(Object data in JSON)

□ □ □ □ □ □ □

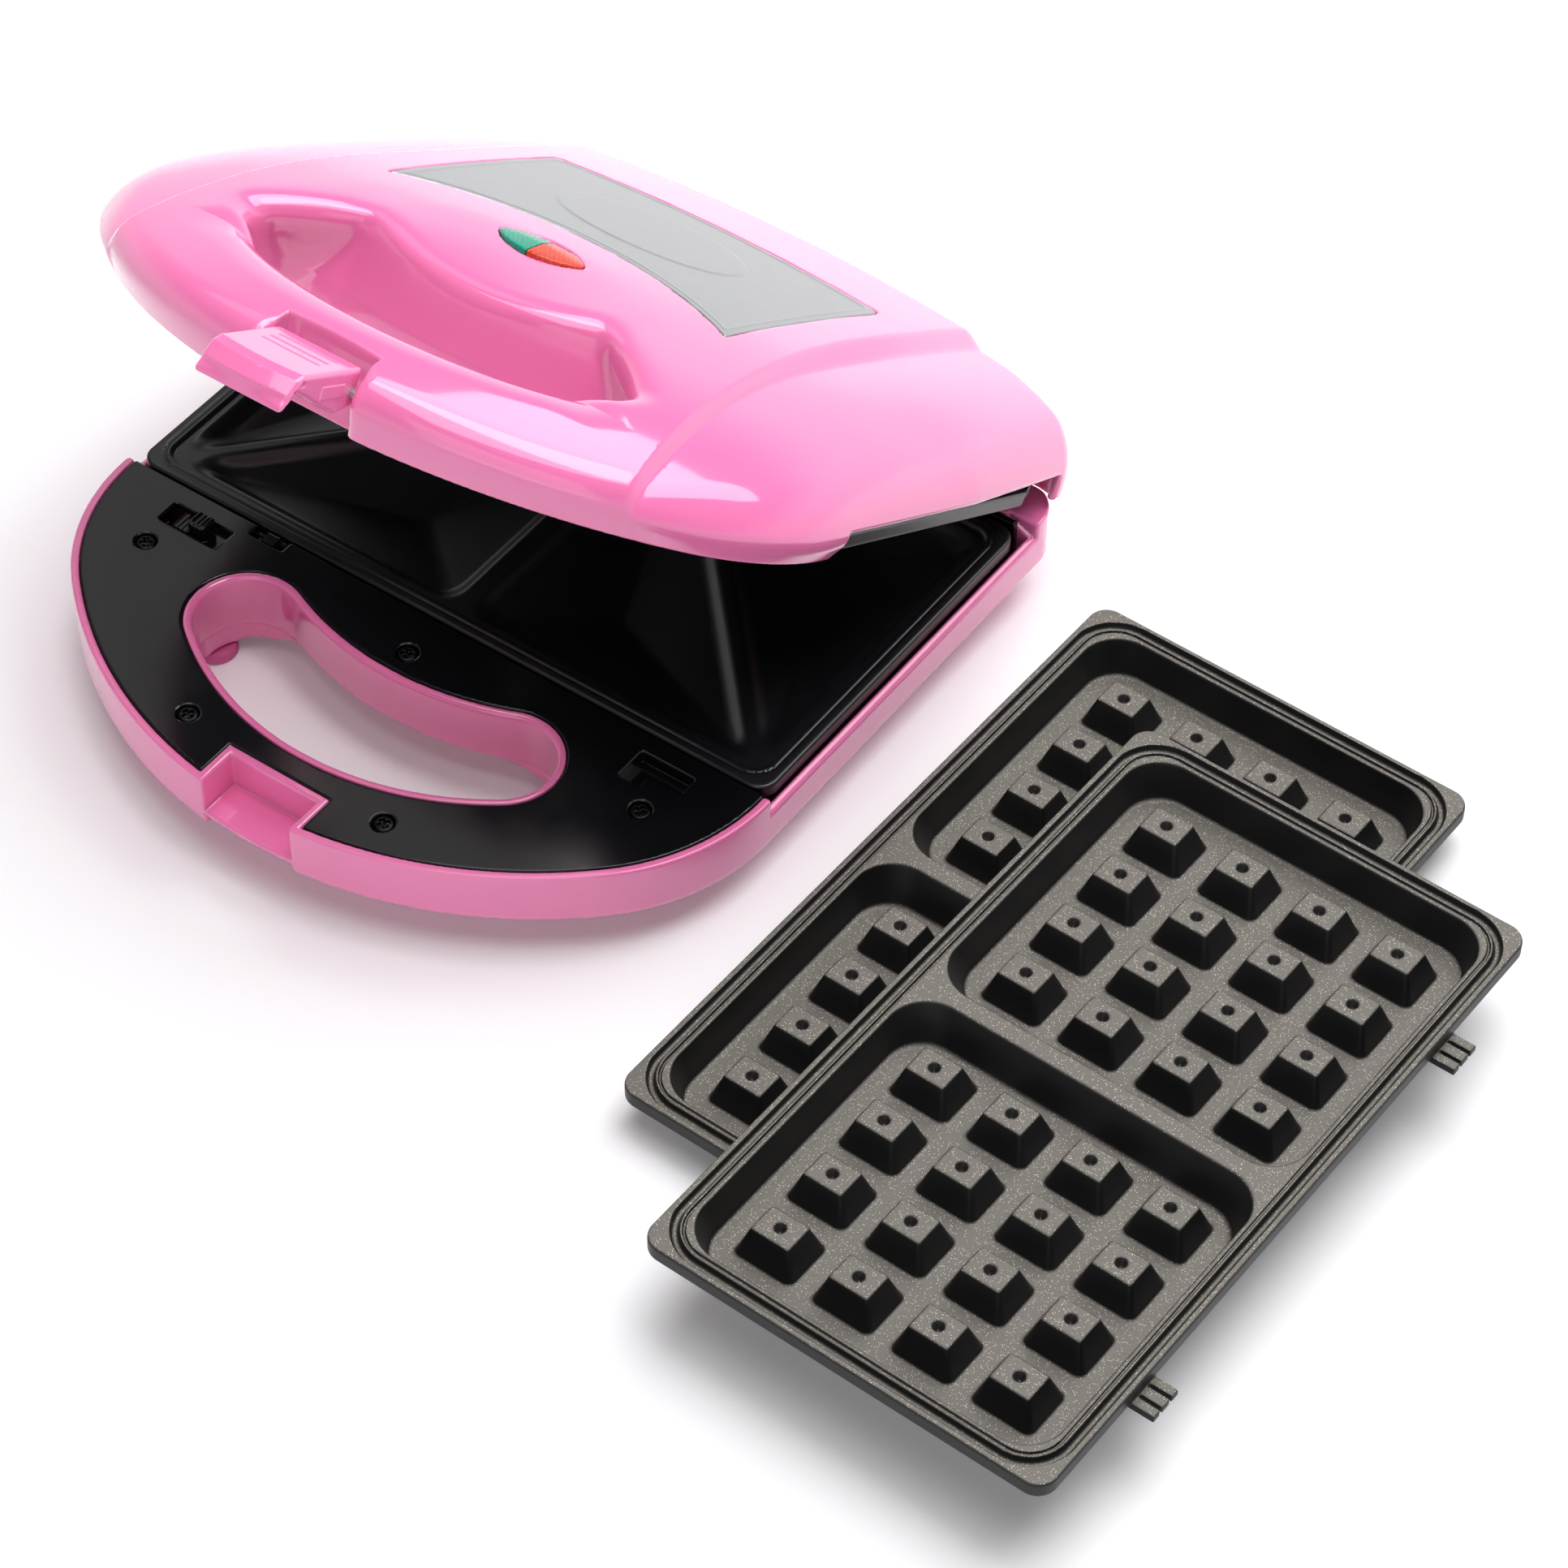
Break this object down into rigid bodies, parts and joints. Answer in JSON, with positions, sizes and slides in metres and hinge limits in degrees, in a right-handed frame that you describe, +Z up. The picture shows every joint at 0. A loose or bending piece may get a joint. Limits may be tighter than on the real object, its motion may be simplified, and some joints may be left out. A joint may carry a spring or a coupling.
{
  "type": "waffle maker",
  "caption": "Two-slice waffle maker with a hinged lid, swinging latch, grip opening and lift-out sandwich plates, with loose waffle plates stacked beside it.",
  "frame": {"origin": "middle of the underside of the whole set's box, on the table", "axes": "+Z up, +X to the right along the hinge towards the loose plates, +Y to the back"},
  "size_m": [0.443, 0.3198, 0.1827],
  "materials": {
    "pink_plastic": "gloss moulded plastic",
    "black_plastic": "satin moulded plastic",
    "black_coating": "black non-stick coating on cast metal",
    "bronze_coating": "dark speckled non-stick coating on cast metal",
    "plain_steel": "plain sheet and rod",
    "badge_metal": "fine brushed sheet",
    "screw_steel": "dark plated wire and screws",
    "heater_steel": "dull sheath of a heating tube",
    "ceramic": "matt insulating material",
    "rubber": "dull black rubber",
    "green_lens": "clear tinted plastic with a fine diamond pattern",
    "red_lens": "clear tinted plastic with a fine diamond pattern",
    "lamp_glass": "clear lamp glass"
  },
  "bodies": {
    "base": {"lower_housing": "pink_plastic", "lower_trim_panel": "black_plastic", "lower_heater": "heater_steel", "lower_reflector": "plain_steel", "lower_thermostat": "ceramic", "lower_slider_spring": "screw_steel", "terminal_block": "ceramic", "thermal_fuse": "ceramic", "cord_gland": "black_plastic", "foot_front_left": "rubber", "foot_front_right": "rubber", "foot_rear_left": "rubber", "foot_rear_right": "rubber", "hinge_pin_left": "plain_steel", "hinge_pin_right": "plain_steel", "lower_screw_1": "screw_steel", "lower_screw_2": "screw_steel", "lower_screw_3": "screw_steel", "lower_screw_4": "screw_steel", "lower_screw_5": "screw_steel"},
    "lower_plate": {"lower_sandwich_plate": "black_coating"},
    "lower_slider": {"lower_release_slider": "black_plastic"},
    "lid": {"upper_housing": "pink_plastic", "upper_trim_panel": "black_plastic", "upper_heater": "heater_steel", "upper_reflector": "plain_steel", "upper_thermostat": "ceramic", "upper_slider_spring": "screw_steel", "badge_plate": "badge_metal", "power_lens": "green_lens", "ready_lens": "red_lens", "lamp_board": "ceramic", "power_lamp": "lamp_glass", "ready_lamp": "lamp_glass", "latch_pin": "plain_steel", "upper_screw_1": "screw_steel", "upper_screw_2": "screw_steel", "upper_screw_3": "screw_steel", "upper_screw_4": "screw_steel", "upper_screw_5": "screw_steel"},
    "latch": {"latch": "pink_plastic"},
    "upper_plate": {"upper_sandwich_plate": "black_coating"},
    "upper_slider": {"upper_release_slider": "black_plastic"},
    "back_plate": {"waffle_plate_back": "bronze_coating"},
    "front_plate": {"waffle_plate_front": "bronze_coating"}
  },
  "joints": [
    {"name": "lid_hinge", "type": "hinge", "parent": "base", "child": "lid", "pos_m": [-0.09882, 0.13135, 0.027], "axis": [-1, 0, 0], "range_deg": [-31.6, 68.4]},
    {"name": "latch_hinge", "type": "hinge", "parent": "lid", "child": "latch", "pos_m": [-0.09882, -0.05793, 0.16399], "axis": [-1, 0, 0], "range_deg": [-90, 0]},
    {"name": "lower_plate_tip", "type": "hinge", "parent": "base", "child": "lower_plate", "pos_m": [-0.09882, 0.11945, 0.0245], "axis": [-1, 0, 0], "range_deg": [0, 12]},
    {"name": "upper_plate_tip", "type": "hinge", "parent": "lid", "child": "upper_plate", "pos_m": [-0.09882, 0.12672, 0.04218], "axis": [1, 0, 0], "range_deg": [0, 12]},
    {"name": "lower_slider_travel", "type": "slide", "parent": "base", "child": "lower_slider", "axis": [-1, 0, 0], "range_m": [0, 0.004], "stiffness_N_per_m": 300, "springref_m": -0.002},
    {"name": "upper_slider_travel", "type": "slide", "parent": "lid", "child": "upper_slider", "axis": [1, 0, 0], "range_m": [0, 0.004], "stiffness_N_per_m": 300, "springref_m": -0.002},
    {"name": "back_plate_lift", "type": "slide", "parent": "base", "child": "back_plate", "axis": [0, 0, 1], "range_m": [0, 0.06]},
    {"name": "front_plate_lift", "type": "slide", "parent": "back_plate", "child": "front_plate", "axis": [0, 0, 1], "range_m": [0, 0.06]}
  ]
}
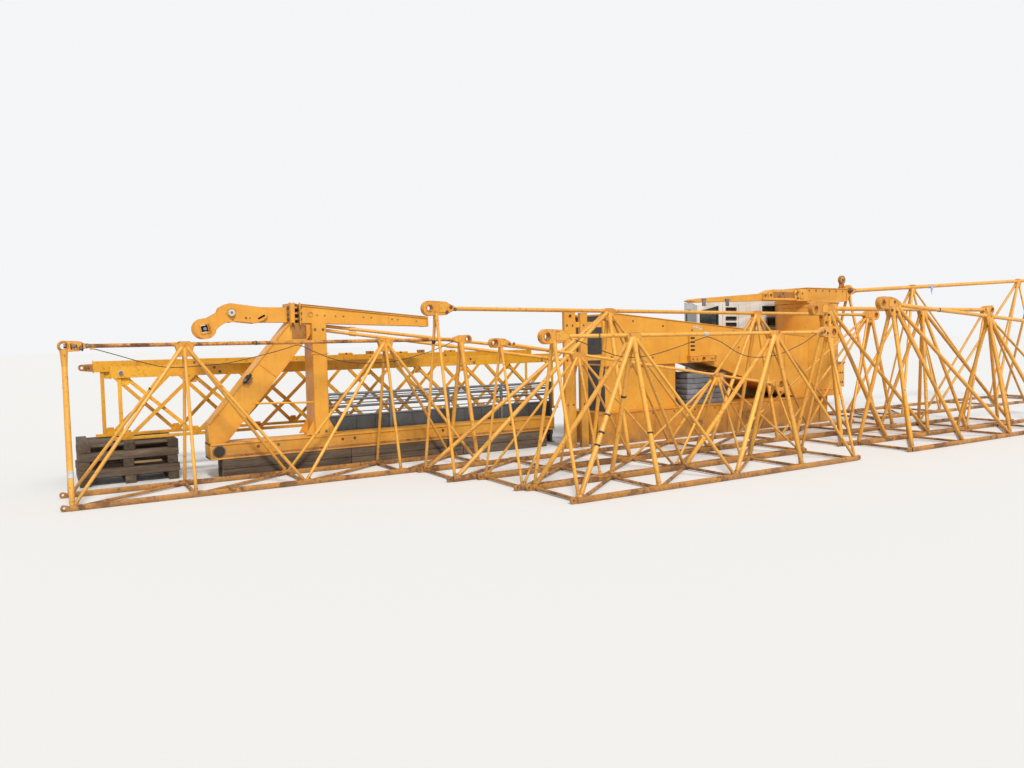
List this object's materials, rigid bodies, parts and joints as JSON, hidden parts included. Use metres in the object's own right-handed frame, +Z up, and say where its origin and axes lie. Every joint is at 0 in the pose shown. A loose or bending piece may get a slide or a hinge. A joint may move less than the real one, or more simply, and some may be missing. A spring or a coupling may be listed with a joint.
{
  "type": "dismantled tower crane laid down in sections",
  "caption": "Dismantled saddle-jib tower crane stored on the ground: triangular lattice jib sections, head frame, counter-jib frame, plate girder, slewing column and cab.",
  "frame": {"origin": "middle of the plan, on the ground", "axes": "+X along the sections to the right, +Y across the rows away from the front one, +Z up"},
  "size_m": [22.1501, 5.72, 3.1439],
  "materials": {
    "yellow_paint": "weathered yellow gloss paint",
    "rusty_paint": "yellow paint with rust and mud",
    "galvanised": "dull galvanised steel",
    "cab_white": "white paint, dirty",
    "cab_glazing": "dusty window glass",
    "greasy_cable": "greasy rusty steel cable",
    "old_timber": "old dark weathered timber",
    "weathered_concrete": "grey cast concrete, stained"
  },
  "bodies": {
    "root": {"jib_a_top_chord": "yellow_paint", "jib_a_near_side": "yellow_paint", "jib_a_far_side": "yellow_paint", "jib_a_bottom_frame": "rusty_paint", "jib_a_cable": "greasy_cable", "jib_d_cable": "greasy_cable", "jib_b_top_chord": "yellow_paint", "jib_b_near_side": "yellow_paint", "jib_b_far_side": "yellow_paint", "jib_b_bottom_frame": "rusty_paint", "jib_c_top_chord": "yellow_paint", "jib_c_near_side": "yellow_paint", "jib_c_far_side": "yellow_paint", "jib_c_bottom_frame": "rusty_paint", "jib_d_top_chord": "yellow_paint", "jib_d_near_side": "yellow_paint", "jib_d_far_side": "yellow_paint", "jib_d_bottom_frame": "rusty_paint", "jib_f_top_chord": "yellow_paint", "jib_f_near_side": "yellow_paint", "jib_f_far_side": "yellow_paint", "jib_f_bottom_frame": "rusty_paint", "jib_h_top_chord": "yellow_paint", "jib_h_near_side": "yellow_paint", "jib_h_far_side": "yellow_paint", "jib_h_bottom_frame": "rusty_paint", "mast_top_chord": "yellow_paint", "mast_near_side": "yellow_paint", "mast_far_side": "yellow_paint", "mast_bottom_frame": "rusty_paint", "head_base_beam": "yellow_paint", "head_column": "yellow_paint", "head_strut": "yellow_paint", "head_arm": "yellow_paint", "head_horns": "yellow_paint", "tie_bars": "yellow_paint", "counter_jib_girders": "yellow_paint", "counter_jib_bracing": "yellow_paint", "timber_bearers": "old_timber", "guard_rails": "galvanised", "plate_girder": "yellow_paint", "girder_end_posts": "yellow_paint", "bed_box": "yellow_paint", "ballast_slabs": "weathered_concrete", "slewing_column": "yellow_paint", "column_head_box": "yellow_paint", "cab_beam": "yellow_paint", "cab_base": "galvanised", "cab_shell": "cab_white", "cab_glass": "cab_glazing"}
  },
  "joints": []
}
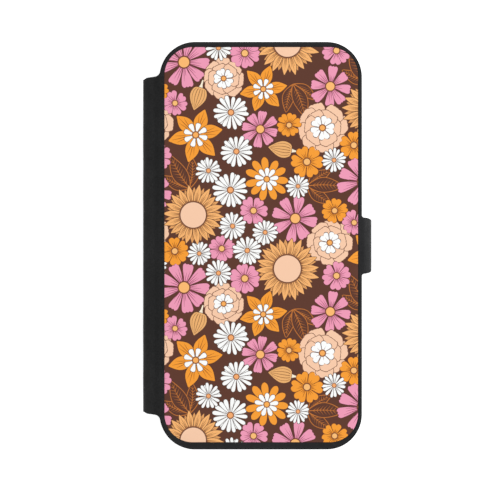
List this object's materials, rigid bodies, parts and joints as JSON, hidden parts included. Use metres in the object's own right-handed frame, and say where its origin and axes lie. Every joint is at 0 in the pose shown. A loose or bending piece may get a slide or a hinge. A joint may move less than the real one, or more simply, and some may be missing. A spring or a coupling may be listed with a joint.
{
  "type": "folio phone case",
  "caption": "Folio phone case: soft tray for the phone, wrap-round cover with printed flower panel, card pockets inside, and a magnetic closing strap.",
  "frame": {"origin": "centre of the tray floor, where the middle of the phone's back rests, with the case closed and lying on its back", "axes": "+X to the side of the closing strap (the spine is on -X), +Y to the top of the phone, +Z out of the phone's screen, through the printed front cover"},
  "size_m": [0.0848, 0.15, 0.0196],
  "materials": {
    "leathercloth": "black synthetic leather with a fine pebble grain, semi-matt",
    "lining": "black smooth synthetic leather lining, matt",
    "board": "grey-brown stiffening board",
    "print": "brown printed synthetic leather with flowers in tan, pink, orange and white, semi-matt",
    "tray": "black thermoplastic urethane, semi-matt",
    "pocket": "black synthetic leather with a fine grain",
    "steel": "plain steel sheet",
    "magnet": "nickel-plated magnet"
  },
  "bodies": {
    "back": {"back_outer_skin": "leathercloth", "back_board": "board", "keeper_plate": "steel", "back_lining": "lining", "phone_shell": "tray"},
    "volume_up": {"volume_up_button": "tray"},
    "volume_down": {"volume_down_button": "tray"},
    "side_key": {"side_button": "tray"},
    "spine_lower": {"spine_lower_skin": "leathercloth", "spine_lower_lining": "lining"},
    "spine_middle": {"spine_middle_skin": "leathercloth", "spine_middle_lining": "lining"},
    "spine_upper": {"spine_upper_skin": "leathercloth", "spine_upper_lining": "lining"},
    "front_cover": {"front_outer_skin": "leathercloth", "print_panel": "print", "front_board": "board", "front_lining": "lining", "cash_pocket_panel": "pocket", "card_slot_1_panel": "pocket", "card_slot_2_panel": "pocket", "card_slot_3_panel": "pocket"},
    "strap_side": {"strap_side_skin": "leathercloth", "strap_side_lining": "lining"},
    "strap_tip": {"strap_tip_skin": "leathercloth", "strap_tip_lining": "lining", "strap_magnet": "magnet"}
  },
  "joints": [
    {"name": "cover_fold", "type": "hinge", "parent": "back", "child": "spine_lower", "pos_m": [-0.0379, 0, -0.00275], "axis": [0, -1, 0], "range_deg": [0, 45], "deforming": ["strap_side_skin", "strap_side_lining", "strap_tip_skin", "strap_tip_lining", "strap_magnet"]},
    {"name": "spine_fold_2", "type": "hinge", "parent": "spine_lower", "child": "spine_middle", "pos_m": [-0.0432, 0, 0.00255], "axis": [0, -1, 0], "range_deg": [0, 45]},
    {"name": "spine_fold_3", "type": "hinge", "parent": "spine_middle", "child": "spine_upper", "pos_m": [-0.0432, 0, 0.00775], "axis": [0, -1, 0], "range_deg": [0, 45]},
    {"name": "spine_fold_4", "type": "hinge", "parent": "spine_upper", "child": "front_cover", "pos_m": [-0.0379, 0, 0.01305], "axis": [0, -1, 0], "range_deg": [0, 45]},
    {"name": "strap_fold", "type": "hinge", "parent": "front_cover", "child": "strap_side", "pos_m": [0.03964, 0, 0.01229], "axis": [0, -1, 0], "range_deg": [0, 90]},
    {"name": "strap_tip_fold", "type": "hinge", "parent": "strap_side", "child": "strap_tip", "pos_m": [0.03964, 0, -0.00359], "axis": [0, -1, 0], "range_deg": [0, 90]},
    {"name": "volume_up_press", "type": "slide", "parent": "back", "child": "volume_up", "axis": [1, 0, 0], "range_m": [0, 0.0004], "stiffness_N_per_m": 2000},
    {"name": "volume_down_press", "type": "slide", "parent": "back", "child": "volume_down", "axis": [1, 0, 0], "range_m": [0, 0.0004], "stiffness_N_per_m": 2000},
    {"name": "side_button_press", "type": "slide", "parent": "back", "child": "side_key", "axis": [-1, 0, 0], "range_m": [0, 0.0004], "stiffness_N_per_m": 2000}
  ],
  "couplings": [
    {"joint": "spine_fold_2", "follows": "cover_fold", "ratio": 1},
    {"joint": "spine_fold_3", "follows": "cover_fold", "ratio": 1},
    {"joint": "spine_fold_4", "follows": "cover_fold", "ratio": 1},
    {"joint": "strap_tip_fold", "follows": "strap_fold", "ratio": 1}
  ]
}
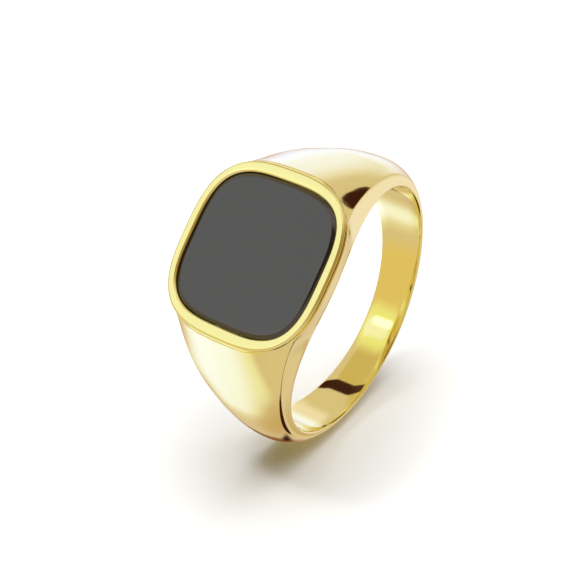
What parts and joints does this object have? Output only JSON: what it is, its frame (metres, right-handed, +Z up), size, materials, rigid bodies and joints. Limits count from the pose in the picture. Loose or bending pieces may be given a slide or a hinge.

□ □ □ □ □ □ □

**WHAT YOU ARE ASKED TO DO:** Look for lines containing the string "bending" and copy them all.

**RESPONSE TO THE EXERCISE:**
Break this object down into rigid bodies, parts and joints. Answer in JSON, with positions, sizes and slides in metres and hinge limits in degrees, in a right-handed frame that you describe, +Z up. The picture shows every joint at 0. A loose or bending piece may get a joint. Limits may be tighter than on the real object, its motion may be simplified, and some joints may be left out. A joint may carry a spring or a coupling.
List this object's materials, rigid bodies, parts and joints as JSON, hidden parts included. Use metres in the object's own right-handed frame, +Z up, and say where its origin and axes lie. Every joint is at 0 in the pose shown. A loose or bending piece may get a slide or a hinge. A joint may move less than the real one, or more simply, and some may be missing. A spring or a coupling may be listed with a joint.
List this object's materials, rigid bodies, parts and joints as JSON, hidden parts included. Use metres in the object's own right-handed frame, and say where its origin and axes lie. Every joint is at 0 in the pose shown. A loose or bending piece may get a slide or a hinge. A joint may move less than the real one, or more simply, and some may be missing. A spring or a coupling may be listed with a joint.
What parts and joints does this object have? Output only JSON: what it is, its frame (metres, right-handed, +Z up), size, materials, rigid bodies and joints. Limits count from the pose in the picture. Loose or bending pieces may be given a slide or a hinge.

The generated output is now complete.